▸ **WHAT IS REQUIRED**
Filter the entries below, keeping every line that has the word "starting".
------ DATA LINES ------
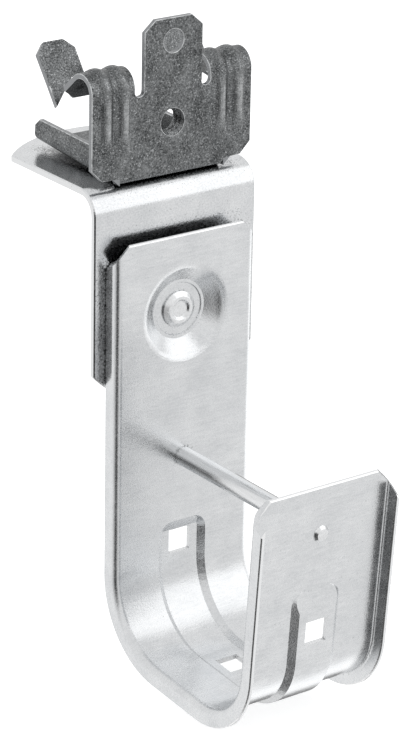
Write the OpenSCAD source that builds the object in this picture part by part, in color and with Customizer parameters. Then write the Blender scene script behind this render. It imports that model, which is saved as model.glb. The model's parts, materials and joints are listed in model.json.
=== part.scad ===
// J hook cable support hung from a beam by a hammer-on flange clip.
// A flanged J-shaped strip holds the cables, an angle bracket carries it, and a
// spring clip on the bracket bites on to the edge of a steel beam.
// +Y points towards the beam, the J opens towards -Y, and the origin is on the
// clip's seat, where the underside of the beam flange rests under its teeth.

/* [Hook strip] */
// Width of the J over its side flanges
hook_w = 38.8; // [32:0.2:44]
// Sheet thickness of the J
hook_t = 1.2; // [1:0.1:1.5]
// Height of the side flanges, which is also the stand-off from the bracket
flange_h = 4.4; // [4:0.1:5.5]
// Outside radius of the bend between strip and side flange
flange_r = 1.9; // [1.6:0.1:2.4]
// Straight length of the back leg, above its bend
back_len = 81.5; // [70:0.5:100]
// Length of the straight base between the two bends
base_len = 17; // [12:0.2:24]
// Straight length of the front lip, above its bend
lip_len = 43; // [30:0.2:50]
// Cable-side radius of the back bend
back_bend_r = 16.8; // [14:0.2:20]
// Cable-side radius of the front bend
front_bend_r = 14.9; // [13:0.1:18]
// Fall of the base towards the lip, in mm per mm of its length
base_fall = 0.07584; // [0:0.00001:0.1]
// Corner cut at the top of the back leg
back_corner = 3.4; // [2:0.1:4]
// Corner cut at the top of the lip
lip_corner = 3.8; // [2:0.1:4.4]
// Fall of the corner cuts over the flanges, in mm per mm of flange height
corner_fall = 0.6; // [0.3:0.05:0.8]
// Distance of the back leg's top edge below the top of the bracket
hook_drop = 12.2; // [8:0.2:16]

/* [Stiffening rib] */
// Width of the rib's flat floor
rib_floor_w = 10.2; // [9:0.2:11]
// Width of the rib where it leaves the strip
rib_top_w = 13.4; // [13:0.2:14.6]
// Depth of the rib
rib_d = 1.2; // [1:0.1:1.4]
// Radius of the rib's corners where it leaves the strip
rib_corner_r = 3.6; // [3:0.1:4.4]
// Length of the rib on the back leg
rib_back_len = 10.6; // [10:0.2:20]
// Length of the ramp that ends the rib on the back leg
rib_back_ramp = 2.6; // [2.4:0.1:4]
// Length of the rib on the lip
rib_lip_len = 17.6; // [14:0.2:24]
// Length of the ramp that ends the rib on the lip
rib_lip_ramp = 5; // [2.4:0.1:6]
// Side of the square holes in the rib
square_hole = 6; // [4.5:0.1:7]
// Height of the back leg's square hole above its bend
hole_back = 4.8; // [4:0.1:5]
// Height of the lip's square hole above its bend
hole_lip = 6.9; // [4:0.1:8]
// Distance of the base's square hole in front of the bracket
hole_base = 25.6; // [24:0.2:33]

/* [Riveted dimple] */
// Width of the round dimple where it leaves the strip
dimple_top_d = 23; // [18:0.2:26]
// Width of the dimple's flat floor
dimple_floor_d = 13.4; // [11:0.2:15]
// Radius of the dimple's soft rim
dimple_rim_r = 4; // [2:0.5:5]
// Depth of the coined floor below the ledge round it
coin_d = 0.3; // [0.1:0.05:0.4]
// Diameter of the rivets' shanks
rivet_d = 4.8; // [4:0.1:5]
// Diameter of the rivet's head in the dimple
hook_head_d = 8.6; // [8:0.1:9]
// Diameter of the rivet's head on the clip's foot
clip_head_d = 6.6; // [6:0.1:6.6]
// Distance of the rivet below the top of the bracket
rivet_drop = 31.2; // [26:0.2:36]

/* [Cross rod] */
// Diameter of the rod between back leg and lip
rod_d = 4.7; // [4:0.1:6]
// Diameter of the tenons staked through the sheet
tenon_d = 3.4; // [3:0.1:3.8]
// Distance of the rod below the top of the bracket
rod_drop = 66.9; // [60:0.5:72]

/* [Angle bracket] */
// Width of the bracket
bracket_w = 44.8; // [42:0.2:48]
// Sheet thickness of the bracket
bracket_t = 1.7; // [1.5:0.1:2]
// Outside radius of the bracket's bend
bracket_r = 5.9; // [4:0.1:8]
// Depth of the bracket's top plate, over the bend
bracket_top = 44.4; // [38:0.2:50]
// Height of the bracket's leg, over the bend
bracket_leg = 54; // [50:0.5:60]
// Radius of the rounded ends of the bracket
bracket_end_r = 30; // [28:1:36]

/* [Beam clip] */
// Width of the clip's front plate
clip_w = 44; // [42:0.2:46]
// Sheet thickness of the clip
clip_t = 1.2; // [1:0.1:1.4]
// Width of the centre tab
tab_w = 15.8; // [14:0.2:17]
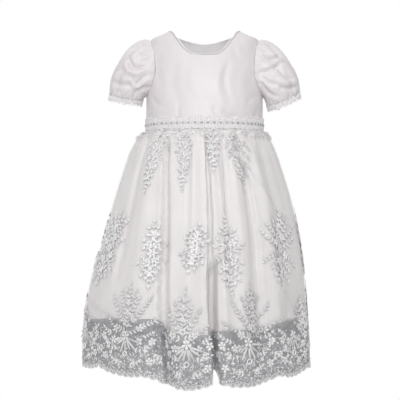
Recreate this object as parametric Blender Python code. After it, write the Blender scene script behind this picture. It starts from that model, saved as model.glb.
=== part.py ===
# Child's party dress: satin bodice, puff sleeves, and a lace net skirt over a shorter satin skirt.
# It is filled out and hollow, with its neck, cuffs and hem open.
# Metres, +Z up, front towards -Y. The origin is between the shoulders, at mid depth.
import math

import bpy
import numpy as np

COLLECTION = "party_dress"
NECK_POINT_Z = 0.010  # height of the two high points of the shoulders
WALL = 0.0012  # satin and its seams
NET_WALL = 0.0011
SEAM_GAP = 0.0003
LAP = 0.012  # how far the back panels lie over each other
WAIST_Z = -0.160
HEM_Z = -0.556
LINING_INSET = 0.0046  # the satin skirt inside the net one
SCALLOP_DROP = 0.009  # the hem's large scallops
SMALL_GATHERS = 26  # under the waist trim
GATHER_DEPTH = 0.0022
GATHER_LENGTH = 0.050
TRIM_TOP = -0.1425
TRIM_BOTTOM = -0.1645
TRIM_WALL = 0.0014
TRIM_SCALLOPS = 60
TRIM_WAVE = 0.0012
CUFF_TRIM_WIDTH = 0.0085
CUFF_WAVE = 0.0011
SLEEVE_GATHERS = 9
ARMHOLE_STEPS = 20  # edges round each armhole, which the sleeve's own points halve
CUFF_GATHERS = 9
BUTTON_RADIUS = 0.0048
BUTTON_THICKNESS = 0.0022

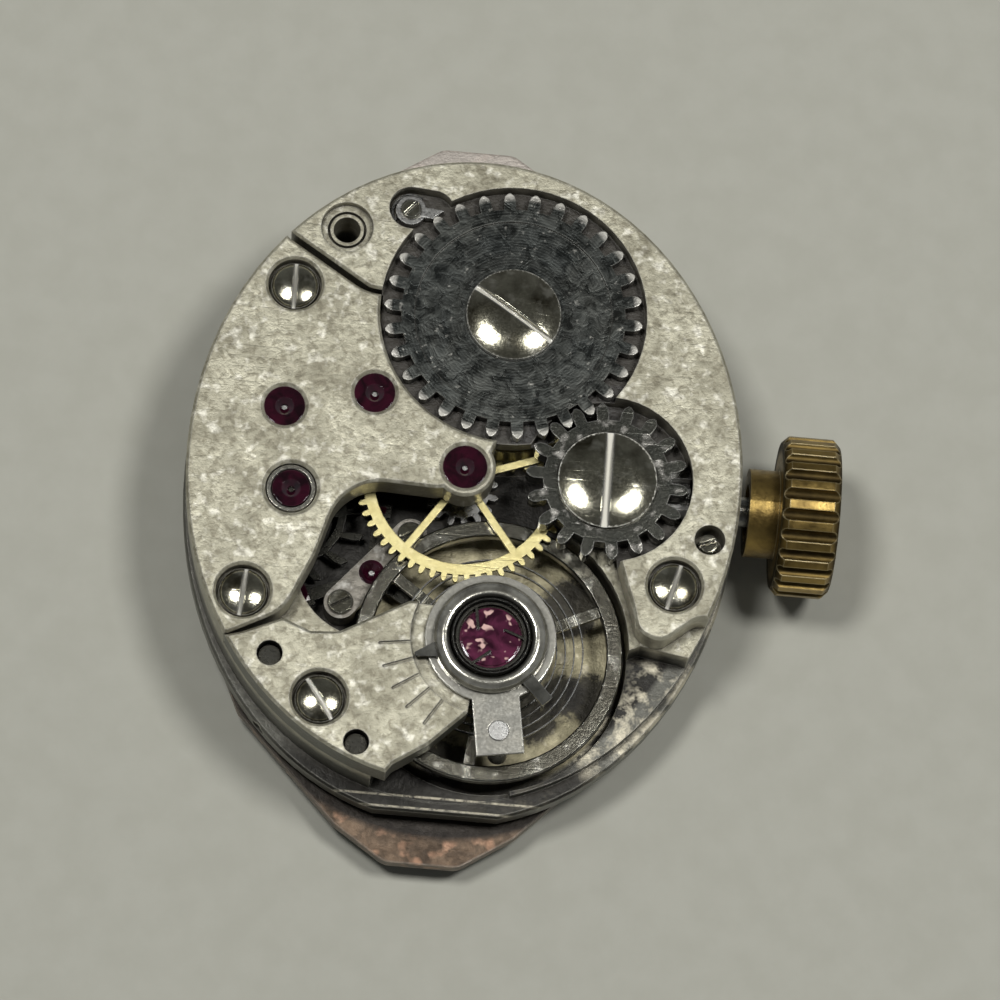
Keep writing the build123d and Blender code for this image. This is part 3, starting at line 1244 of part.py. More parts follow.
# Balance wheel, staff and rollers
arm_z = rim_z + (balance_rim_height - balance_arm_height) / 2
with BuildPart() as balance_wheel:
    disc(at(balance, rim_z), balance_radius, balance_rim_height, bore=balance_radius - balance_rim_width)
    chamfer(balance_wheel.edges(), edge_bevel / 2)
    disc(at(balance, arm_z), balance_hub_radius, balance_arm_height)
    with BuildSketch(at(balance, arm_z, balance_arm_turn)):
        with PolarLocations((balance_radius - balance_rim_width + balance_hub_radius) / 2, balance_arms):
            Rectangle(balance_radius - balance_rim_width, balance_arm_width)
    extrude(amount=balance_arm_height)
    disc(at(balance, rim_z - cut_overrun), balance_staff_radius, seat_z, mode=Mode.SUBTRACT)
finish(balance_wheel, "balance_wheel")

roller_z = escape_z + escape_wheel_thickness + pallet_bridge_gap / 2
collet_z = arm_z + balance_arm_height + hub_collar_height
shock_base_z = cock_arm_z + shock_well_depth
staff_low_z = train_floor_z - part_clearance
staff_high_z = cock_arm_z - part_clearance
with BuildPart() as balance_staff:
    turned(balance, [(0, staff_low_z - pivot_shoulder), (balance_pivot_radius, staff_low_z - pivot_shoulder),
                     (balance_pivot_radius, staff_low_z),
                     (balance_staff_radius, staff_low_z + pivot_shoulder / 2),
                     (balance_staff_radius, arm_z - hub_collar_height),
                     (staff_seat_radius, arm_z - hub_collar_height), (staff_seat_radius, arm_z),
                     (balance_staff_radius, arm_z),
                     (balance_staff_radius, staff_high_z - pivot_shoulder / 2),
                     (balance_pivot_radius, staff_high_z),
                     (balance_pivot_radius, staff_high_z + pivot_shoulder), (0, staff_high_z + pivot_shoulder)])
finish(balance_staff, "balance_staff")

with BuildPart() as roller:
    disc(at(balance, roller_z), roller_radius, roller_thickness, bore=balance_staff_radius)
    disc(at(balance, train_floor_z + floor_gap), safety_roller_radius, safety_roller_thickness,
         bore=balance_staff_radius)
    disc(at(balance, train_floor_z + floor_gap), balance_staff_radius + hub_collar_extra,
         roller_z - train_floor_z - floor_gap, bore=balance_staff_radius)
    impulse = towards(balance, lever_angle + 180, impulse_orbit_radius)
    disc(at(impulse, roller_z), impulse_jewel_radius, roller_thickness, mode=Mode.SUBTRACT)
finish(roller, "roller")

with BuildPart() as impulse_jewel:
    disc(at(impulse, escape_z), impulse_jewel_radius, roller_z + roller_thickness - escape_z)
finish(impulse_jewel, "impulse_jewel")

with BuildPart() as collet:
    disc(at(balance, collet_z), collet_radius, collet_height, bore=balance_staff_radius)
finish(collet, "collet")

# Hairspring: a flat spiral from the collet out to the stud
hairspring_start = collet_radius + hairspring_gap + hairspring_strip / 2
hairspring_end = hairspring_start + hairspring_pitch * hairspring_turns
with BuildPart() as hairspring:
    hairspring_free_gap = spiral_strip(
        at(balance, collet_z + part_clearance, carrier_angle),
        hairspring_start, hairspring_pitch, hairspring_turns, hairspring_strip, hairspring_height)
finish(hairspring, "hairspring")

# Stud carrier ring with its tongue, and the stud that hangs from it
carrier_bore = shock_block_radius + carrier_bore_clearance
with BuildPart() as stud_carrier:
    disc(at(balance, carrier_z), carrier_outer_radius, carrier_thickness)
    outline(at(balance, carrier_z, carrier_angle),
            [(carrier_bore, -carrier_tongue_width / 2), (carrier_tongue_reach, -carrier_tongue_width / 2),
             (carrier_tongue_reach, carrier_tongue_width / 2), (carrier_bore, carrier_tongue_width / 2)],
            carrier_thickness)
    disc(at(balance, carrier_z - cut_overrun), carrier_bore, seat_z, mode=Mode.SUBTRACT)
    stud_spot = towards(balance, carrier_angle, stud_reach)
    disc(at(stud_spot, carrier_z - cut_overrun), stud_radius, seat_z, mode=Mode.SUBTRACT)
finish(stud_carrier, "stud_carrier")

stud_foot = towards(balance, carrier_angle, hairspring_end + hairspring_strip / 2 + stud_radius)
with BuildPart() as stud:
    disc(at(stud_spot, carrier_z - part_clearance), stud_radius, carrier_thickness + part_clearance + stud_rise)
    strip(at(center, carrier_z - 3 * part_clearance), stud_spot, stud_foot, stud_foot_width, 2 * part_clearance)
    disc(at(stud_foot, collet_z), stud_radius, carrier_z - part_clearance - collet_z)
finish(stud, "stud")

# Regulator: a ring with a pointer and a tail that holds the curb pins
with BuildPart() as regulator:
    disc(at(balance, regulator_z), regulator_outer_radius, regulator_ring_height)
    outline(at(balance, regulator_z, regulator_angle),
            [(carrier_bore, -regulator_pointer_width / 2),
             (regulator_pointer_reach, -regulator_point_width / 2),
             (regulator_pointer_reach, regulator_point_width / 2),
             (carrier_bore, regulator_pointer_width / 2)],
            regulator_thickness)
    outline(at(balance, regulator_z, regulator_tail_angle),
            [(carrier_bore, -regulator_tail_width / 2), (regulator_tail_reach, -regulator_tail_width / 2),
             (regulator_tail_reach, regulator_tail_width / 2), (carrier_bore, regulator_tail_width / 2)],
            regulator_thickness)
    curb_radius = hairspring_end - hairspring_pitch
    curb_offset = hairspring_strip / 2 + curb_pin_gap + curb_pin_radius
    for side in (1, -1):
        curb_spot = towards(balance, regulator_tail_angle, curb_radius + side * curb_offset)
        disc(at(curb_spot, collet_z + part_clearance), curb_pin_radius, regulator_z - collet_z - part_clearance)
    disc(at(balance, regulator_z - cut_overrun), carrier_bore, seat_z, mode=Mode.SUBTRACT)
    chamfer(regulator.faces().sort_by(Axis.Z)[-1].edges(), edge_bevel)
finish(regulator, "regulator")

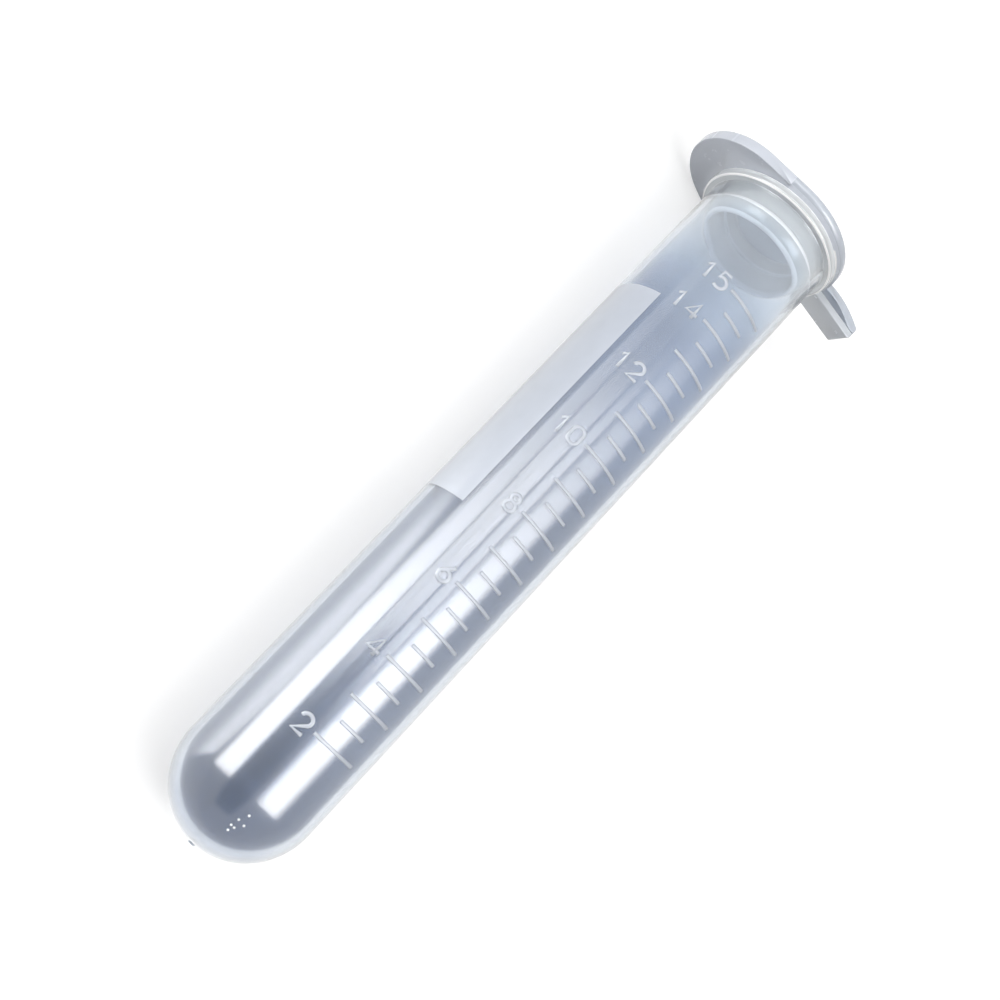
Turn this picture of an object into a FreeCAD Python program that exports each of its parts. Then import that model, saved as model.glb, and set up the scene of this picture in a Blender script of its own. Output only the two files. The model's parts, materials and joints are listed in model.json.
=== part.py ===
"""Round-bottom centrifuge tube of 15 ml with a captive snap cap, lying on a bench.

The tube, the strap and the cap are one polypropylene moulding. It is split here only at the
strap's fold, where the cap turns. Both halves are drawn upright, with the tube's axis on +Z and
its closed end at zero, and are then laid down on the closed end and on the rim of the plate.
"""
import FreeCAD, Part
import math
import os

V = FreeCAD.Vector

# Tube, mm
end_diameter = 17.0        # outside, where the round end meets the body
draft_deg = 0.225          # the body widens towards the mouth so that it leaves the mould
tube_length = 98.3         # closed end to the top of the flange
wall = 0.9
end_wall = 1.2             # thicker at the gate
gate_diameter = 0.9
gate_height = 0.2

# Mouth
flange_overhang = 0.95     # past the body, all round
flange_thickness = 1.05
flange_bevel = 0.3         # along its lower edge
seat_depth = 3.4           # widened top of the bore that takes the plug
seat_step = 0.1            # how much wider than the bore
mouth_chamfer = 0.4

# Cap plate and its thumb tab
plate_overhang = 0.4       # past the flange
plate_thickness = 1.3
plate_round = 0.25         # along the top edge
ledge_height = 0.2         # step under the plate's rim
ledge_width = 0.3
cap_gap = 0.1              # between the flange and the closed cap
tab_radius = 8.2
tab_offset = 6.0           # of the tab's centre from the tube's axis
tab_pad_start = 5.2        # the tab is thick from here outwards

# Plug under the plate
plug_depth = 4.85          # below the plate's ledge
plug_clearance = 0.2       # between the bead and its seat
bead_depth = 3.05          # of the bead's middle below the ledge
bead_height = 0.25         # how far the bead stands out of the neck
bead_land = 0.3            # flat top of the bead
nose_taper = 0.62          # lost from the bead to the nose
nose_height = 0.4          # bevelled end of the plug
nose_inset = 0.35
plug_wall_end = 0.65       # at the nose
plug_draft_deg = 8.0       # inside the plug
ceiling_depth = 0.3        # the hollow runs this far up into the plate

# Strap
strap_width = 3.9
strap_thickness = 0.95     # of the upper leg; the lower one starts at the flange's underside
strap_reach = 7.3          # flange to the fold
strap_edge_break = 0.2     # bevel along the legs' edges
strap_rise = 0.2           # from the plate's underside to the upper leg's
strap_root = 1.2           # how far each leg is let into what carries it
arch_height = 0.3          # rise of the upper leg's arch above its root
fold_gap = 0.08            # slit between the two legs at the fold
fold_length = 1.4          # stretch where the legs lie on each other
tip_round = 0.45

# Rest on the bench
tab_dip_deg = 12.4         # the tab points this far below level, and the strap above it

# Worked out from the sizes above
draft = math.radians(draft_deg)
end_r = end_diameter / 2


def body_radius(z):
    """Outer radius of the drafted body at height z."""
    return end_r * math.cos(draft) + (z - end_r * (1 - math.sin(draft))) * math.tan(draft)


mouth_r = body_radius(tube_length)
bore_r = mouth_r - wall
seat_r = bore_r + seat_step
flange_r = mouth_r + flange_overhang
flange_z = tube_length - flange_thickness
ledge_z = tube_length + cap_gap
plate_z = ledge_z + ledge_height
top_z = plate_z + plate_thickness
plate_r = flange_r + plate_overhang
fold_r = flange_r + strap_reach
fold_z = tube_length - fold_gap / 2
tip_r = fold_r - fold_gap / 2
bead_r = seat_r - plug_clearance


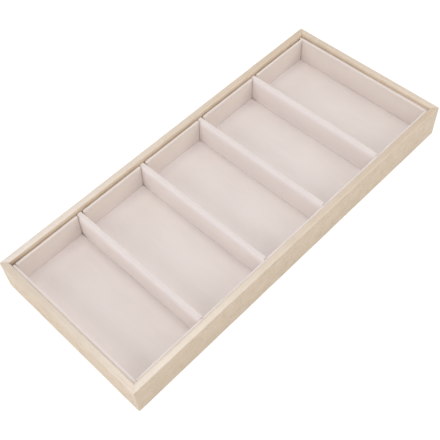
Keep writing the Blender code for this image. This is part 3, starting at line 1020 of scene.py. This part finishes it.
def makeFloor():
    mesh = bpy.data.meshes.new("studioFloor")
    half = stage["floorSize"] / 2
    corners = [(-half, -half, 0), (half, -half, 0), (half, half, 0), (-half, half, 0)]
    mesh.from_pydata(corners, [], [(0, 1, 2, 3)])
    floor = bpy.data.objects.new("studioFloor", mesh)
    bpy.context.scene.collection.objects.link(floor)
    material, start = newMaterial("paleFloor")
    seen = start.node("LightPath", {}, {}, "Is Camera Ray")
    plain = start.node("BsdfDiffuse", {}, {"Color": stage["floorTone"]})
    faint = start.node("BsdfDiffuse", {}, {"Color": stage["cameraTone"]})
    glow = start.node("Emission", {}, {"Strength": stage["cameraGlow"]})
    shown = start.node("AddShader", {}, {0: faint, 1: glow})
    surface = start.node("MixShader", {}, {0: seen, 1: plain, 2: shown})
    start.node("OutputMaterial", {}, {"Surface": surface})
    mesh.materials.append(material)


def makeWorld():
    world = bpy.data.worlds.new("softStudio")
    bpy.context.scene.world = world
    world.use_nodes = True
    world.node_tree.nodes.clear()
    start = Wire(world.node_tree)
    camera, glossy, through = [start.node("LightPath", {}, {}, f"Is {ray} Ray")
                               for ray in ("Camera", "Glossy", "Transmission")]
    soft = start.node("Background", {}, {"Color": stage["worldTone"]})
    plain = start.node("Background", {}, {"Color": stage["backdrop"]})
    surface = start.node("MixShader", {}, {0: camera + glossy + through, 1: soft, 2: plain})
    start.node("OutputWorld", {}, {"Surface": surface})


def makeLamps():
    for name, lamp in lamps.items():
        light = bpy.data.lights.new(name, "AREA")
        light.shape = "RECTANGLE"
        light.size, light.size_y = lamp["size"]
        light.energy = lamp["power"]
        holder = bpy.data.objects.new(name, light)
        bpy.context.scene.collection.objects.link(holder)
        holder.location = lamp["place"]
        way = Vector(lamp["aim"]) - Vector(lamp["place"])
        holder.rotation_euler = way.to_track_quat("-Z", "Y").to_euler()


shot = {
    "azimuth": -40.677, "elevation": 54.704, "roll": -5.679,    # degrees
    "target": (-0.02937, 0.00659, 0.0), "distance": 0.6941,
    "focalPixels": 754.2, "middlePixel": (205, 220), "picturePixels": 440,
    "sensor": 36.0, "clip": (0.01, 20.0),
}


def makeCamera():
    camera = bpy.data.objects.new("camera", bpy.data.cameras.new("camera"))
    bpy.context.scene.collection.objects.link(camera)
    azimuth, elevation = math.radians(shot["azimuth"]), math.radians(shot["elevation"])
    back = Vector((math.sin(azimuth) * math.cos(elevation), -math.cos(azimuth) * math.cos(elevation),
                   math.sin(elevation)))
    right = Vector((0, 0, 1)).cross(back).normalized()
    turned = Matrix.Rotation(math.radians(shot["roll"]), 3, back) @ right
    up = back.cross(turned)
    camera.matrix_world = Matrix.Translation(Vector(shot["target"]) + back * shot["distance"]) \
        @ Matrix((turned, up, back)).transposed().to_4x4()
    pixels = shot["picturePixels"]
    camera.data.sensor_width = shot["sensor"]
    camera.data.lens = shot["focalPixels"] / pixels * shot["sensor"]
    camera.data.shift_x = (pixels / 2 - shot["middlePixel"][0]) / pixels
    camera.data.shift_y = (shot["middlePixel"][1] - pixels / 2) / pixels
    camera.data.clip_start, camera.data.clip_end = shot["clip"]
    bpy.context.scene.camera = camera


makeFloor()
makeWorld()
makeLamps()
makeCamera()
bpy.context.scene.view_settings.view_transform = "Standard"
print("stage, lamps and camera made")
------
▸ **FINISHED EXERCISE**
Keep writing the build123d and Blender code for this image. This is part 3, starting at line 1244 of part.py. More parts follow.
Keep writing the Blender code for this image. This is part 3, starting at line 1020 of scene.py. This part finishes it.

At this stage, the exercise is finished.